#### [EXERCISE]
Copy each line that contains the string "bodies".

#### [SOURCE DATA]
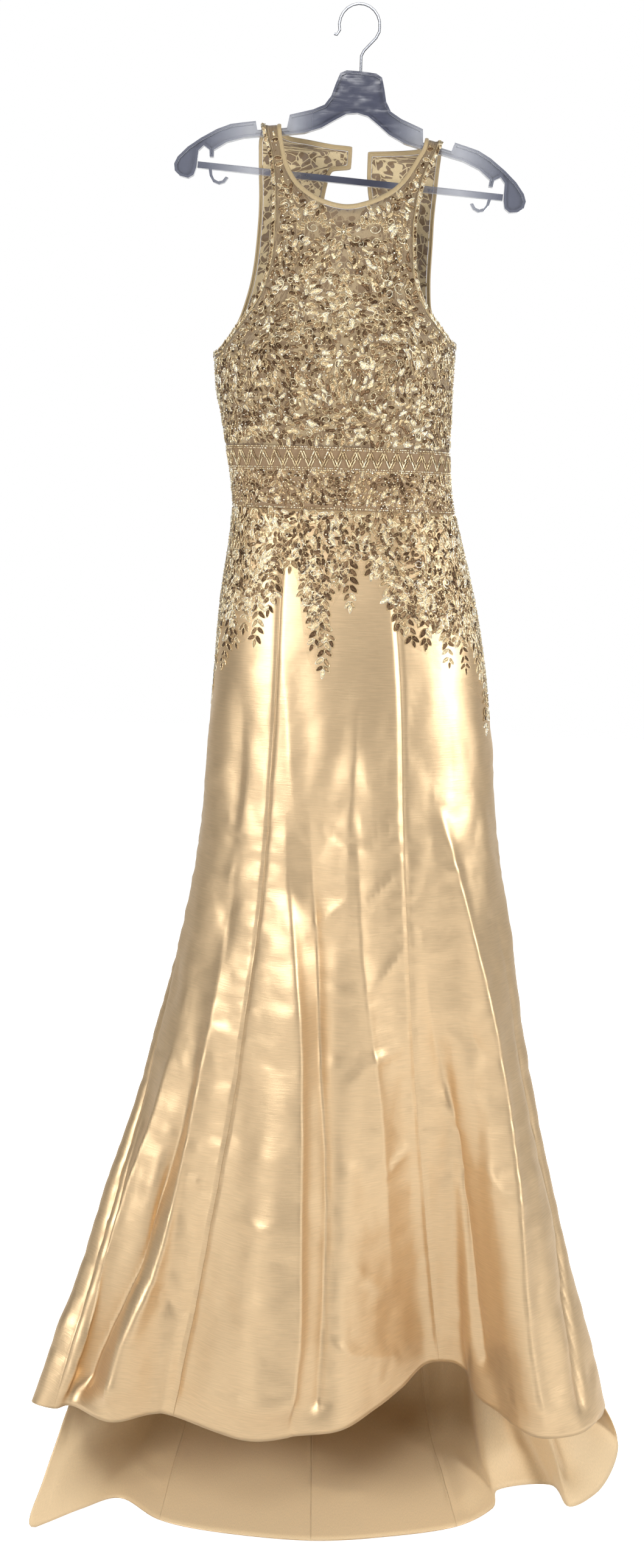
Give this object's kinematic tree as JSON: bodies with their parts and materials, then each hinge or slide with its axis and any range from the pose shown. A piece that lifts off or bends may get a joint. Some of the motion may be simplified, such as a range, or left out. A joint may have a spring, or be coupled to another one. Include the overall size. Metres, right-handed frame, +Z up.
{
  "type": "trumpet gown on a hanger",
  "caption": "Sleeveless floor-length trumpet gown in champagne satin with beaded lace bodice, keyhole back and short train, hung on a clear hanger.",
  "frame": {"origin": "underside of the apex of the hanger's hook, where a rail carries it", "axes": "+Z up; the front of the gown faces -Y; +X is the viewer's right, the wearer's left"},
  "size_m": [0.8062, 0.3593, 1.9331],
  "materials": {
    "champagne_satin": "heavy duchess or mikado satin with a soft sheen",
    "beaded_lace": "net with corded lace, bugle and round beads in gold, silver and rose brown",
    "lining": "matt nude lining seen through the net",
    "binding": "narrow folded nude satin binding",
    "clear_plastic": "clear moulded plastic, slightly grey",
    "chrome": "bright wire",
    "zip_metal": "polished"
  },
  "bodies": {
    "gown_and_hanger": {"bodice_front": "beaded_lace", "back_left": "beaded_lace", "back_right": "beaded_lace", "bust_lining": "lining", "binding_neck_front": "binding", "binding_armhole_left": "binding", "binding_armhole_right": "binding", "binding_back_left": "binding", "binding_back_right": "binding", "midriff_front": "beaded_lace", "midriff_back_left": "beaded_lace", "midriff_back_right": "beaded_lace", "hip_lace_front": "beaded_lace", "hip_lace_back_left": "beaded_lace", "hip_lace_back_right": "beaded_lace", "skirt_centre_front": "champagne_satin", "skirt_side_front_left": "champagne_satin", "skirt_side_front_right": "champagne_satin", "skirt_side_back_left": "champagne_satin", "skirt_side_back_right": "champagne_satin", "skirt_centre_back_left": "champagne_satin", "skirt_centre_back_right": "champagne_satin", "hanger_arms": "clear_plastic", "hanger_bar": "clear_plastic", "hanger_hook": "chrome", "zip_slider": "zip_metal"},
    "zip_pull": {"zip_pull": "zip_metal"}
  },
  "joints": [
    {"name": "zip_pull_tab", "type": "hinge", "parent": "gown_and_hanger", "child": "zip_pull", "pos_m": [-0.01081, 0.07081, -0.3455], "axis": [1, 0, 0], "range_deg": [0, 150]}
  ]
}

#### [SOLUTION TO THIS EXERCISE]
Give this object's kinematic tree as JSON: bodies with their parts and materials, then each hinge or slide with its axis and any range from the pose shown. A piece that lifts off or bends may get a joint. Some of the motion may be simplified, such as a range, or left out. A joint may have a spring, or be coupled to another one. Include the overall size. Metres, right-handed frame, +Z up.
  "bodies": {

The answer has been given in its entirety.